Le ragioni dell’Europa
Per vari decenni, l’integrazione europea è stata in Italia accettata da tutti, salvo i comunisti, poi pentitisi, e un pugno di irriducibili nazionalisti. Tutti i nostri governi vi hanno partecipato, sempre reclamando progressi ulteriori, tutti i Parlamenti hanno approvato con ampie maggioranze i trattati europei, da quello di Roma a quello di Strasburgo, da Maastricht ad Amsterdam. L’impegno per entrare nell’Unione Monetaria è stato a suo tempo ampiamente compreso e accettato e la nostra entrata salutata come una specie di trionfo nazionale in una gara sportiva. E gli italiani hanno sempre dato ampie maggioranze all’insieme dei partiti che si professavano europeisti.
Dire che sono stati estranei alla costruzione europea, cercare di farla passare come il frutto di un’imposizione subita dai cittadini a opera di irresponsabili politicanti o, peggio, dei malvagi tedeschi e di oscuri burocrati di Bruxelles, è dunque grottesco. Non c’è stato un referendum sull’euro, è vero, ma è la Costituzione che lo vieta, escludendo dall’istituto referendario la ratifica dei trattati e ogni altro tema di politica internazionale, che nel nostro sistema rappresentativo, come nella quasi totalità degli Stati democratici, sono affidati alla competenza del Parlamento .
Ora è però di moda fare dell’Europa e dell’euro i responsabili di mali economici che nascono invece dalle politiche inadeguate e compiacenti dei governi susseguitisi fino al 2011. Non lo fanno solo i rozzi grillini, ma anche persone in buona fede, ignare o disattente alle ragioni dell’Europa. Vediamo dunque di ricapitolarle.
Le ragioni politiche dovrebbero essere evidenti. Dalla CECA in poi, l’integrazione ha allontanato gli spettri dei risorgenti nazionalismi e delle guerre fratricide. Le generazioni nate dal dopoguerra hanno vissuto per loro fortuna in un’era di pace e di prosperità – la più lunga nella tormentata storia del nostro continente – e la danno per scontata, senza rendersi conto che essa è dovuta in grande misura all’integrazione europea. La quale ha inoltre ridato all’Europa distrutta e impoverita un ruolo di peso nel mondo, facendone un blocco economico-commerciale forte e un attore politico autorevole. Fuori di essa saremmo tutti, chi più chi meno, vasi di coccio.

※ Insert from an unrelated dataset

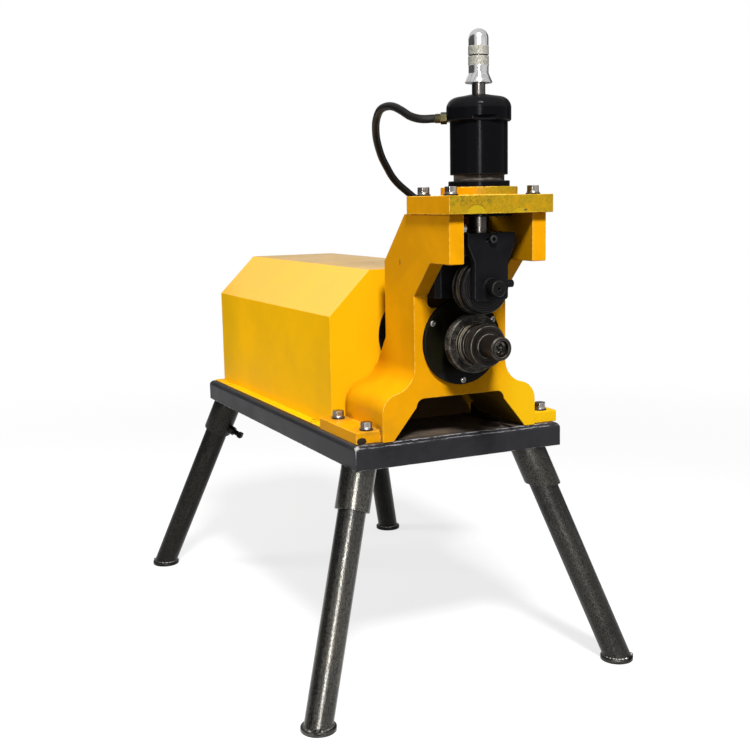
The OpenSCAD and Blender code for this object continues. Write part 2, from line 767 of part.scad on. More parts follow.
pin_end = plate_front + 23;
pin_back = head_front + cover_h + 5;
module roll_pin() {
    color(worn_steel) translate([0, 0, roll_z]) difference() {
        union() {
            bar_x(pin_back, pin_end - 1.5, pin_d);
            cone_x(pin_end - 1.5, pin_end, pin_d, pin_d - 3);
        }
        bar_x(pin_end - 8, pin_end + past, 4.5);
        translate([plate_middle, 0, pin_screw_z - roll_z]) bar_y(pin_screw_tip - 0.5, pin_d, pin_screw_d + 2 * seat);
    }
}

pin_screw_d = 8;
pin_screw_z = roll_z + 5;
pin_screw_tip = pin_d / 2 - 4;
module roll_pin_screw() {
    head_y = plate_neck / 2 + 0.2;
    head_h = 11.8;
    color(black_oxide) translate([plate_middle, 0, pin_screw_z]) {
        bar_y(pin_screw_tip, head_y + 1, pin_screw_d);
        difference() {
            bar_y(head_y, head_y + head_h, 12.5);
            translate([0, head_y + head_h - 4, 0]) rotate([-90, 0, 0]) cylinder(h = 4 + past, d = 6, $fn = 6);
        }
    }
}

// Upper roll: two flanges either side of the raised ring that presses the groove
bush_d = pin_d + 8;
module upper_roll() {
    body_d = upper_roll_d - 4;
    color(worn_steel) translate([0, 0, roll_z]) difference() {
        union() {
            bar_x(roll_back, roll_back + roll_l, body_d - 6);
            cone_x(roll_back, roll_back + 1.5, upper_roll_d - 3, upper_roll_d);
            bar_x(roll_back + 1.5, roll_back + 4, upper_roll_d);
            bar_x(roll_back + 4, roll_back + 12, body_d);
            bar_x(roll_back + 15, roll_back + 23, upper_roll_d);
            bar_x(roll_back + 26, roll_back + roll_l - 2, body_d);
            cone_x(roll_back + roll_l - 2, roll_back + roll_l, body_d, body_d - 4);
            bar_x(roll_back + roll_l - 1, roll_back + roll_l + 2, 57);
        }
        bar_x(roll_back - past, roll_back + roll_l + 2 + past, bush_d + 2 * fit);
    }
}

module upper_roll_bush() {
    color(brass_colour) translate([0, 0, roll_z]) difference() {
        bar_x(roll_back + 0.5, roll_back + roll_l + 1.5, bush_d);
        bar_x(roll_back - past, roll_back + roll_l + 2 + past, pin_d + 2 * fit);
    }
}

// Spindle, drive roll and their fastenings
roll_seat_x = head_front + 32;
seat_d = nose_d - 6.8;
seat_l = 71;
nose_x = roll_seat_x + 98;
roll_face = roll_seat_x + 58;
gear_x = 148;
gear_w = 30;
spindle_tail = gear_x - 14;
tail_d = 44;
draw_d = 16;
draw_l = 60;
key_w = 8;
key_l = 40;
key_h = 8;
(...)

Le ragioni economiche di un mercato unico dovrebbero essere altrettanto evidenti, salvo ai nostalgici di un comodo protezionismo, utile solo a loro. Ma le critiche si concentrano sulla moneta unica e sui vincoli che essa comporta (ricordiamoli: deficit e inflazione non superiori al 3% annuale, debito pubblico non superiore al 60% del PIL, regola questa all’Italia non applicata). Vincoli che comunque dovremmo osservare se vogliamo evitare il baratro. Chi propone il ritorno alla Lira propone di fatto il ritorno a finanze allegre fondate sul crescente indebitamento; o alla possibilità di stampare cartamoneta senza limiti, o svalutarla sistematicamente, tornando a produrre inflazione a due cifre.
Siamo seri: l’Italia ha un debito pubblico enorme, accumulato nei gloriosi tempi della liretta, che ne condiziona pesantemente le finanze e influisce negativamente sull’economia. Riusciamo a non esserne travolti solo grazie all’euro, che ci permette di pagare interessi relativamente bassi, rispetto a quelli fuori controllo dell’epoca anteriore che immediatamente tornerebbero a imporsi. Come si pensa di pagarli, senza aumentare le tasse e tagliare drasticamente i servizi? Come può l’Italia mantenere il credito che ci consente di far fronte alle nostre scadenze, senza la garanzia costituita dalla Banca Centrale Europea e dall’insieme dell’Europa? Domande, ovviamente, senza risposta. Solo proclami demagogici.
Chiediamo magari all’Europa più solidarietà, ma non mettiamone in questione i fondamenti. Andiamo avanti sulla strada, faticosa ma necessaria, della responsabilità. Nella nostra storia unitaria, per il nazionalismo e le finanze allegre ci siamo già passati e sappiamo dove ci hanno portati. Non compromettiamo l’avvenire nostro, dei nostri figli e nipoti, tagliandoci fuori da un’Europa che è la nostra casa e la nostra garanzia di futuro.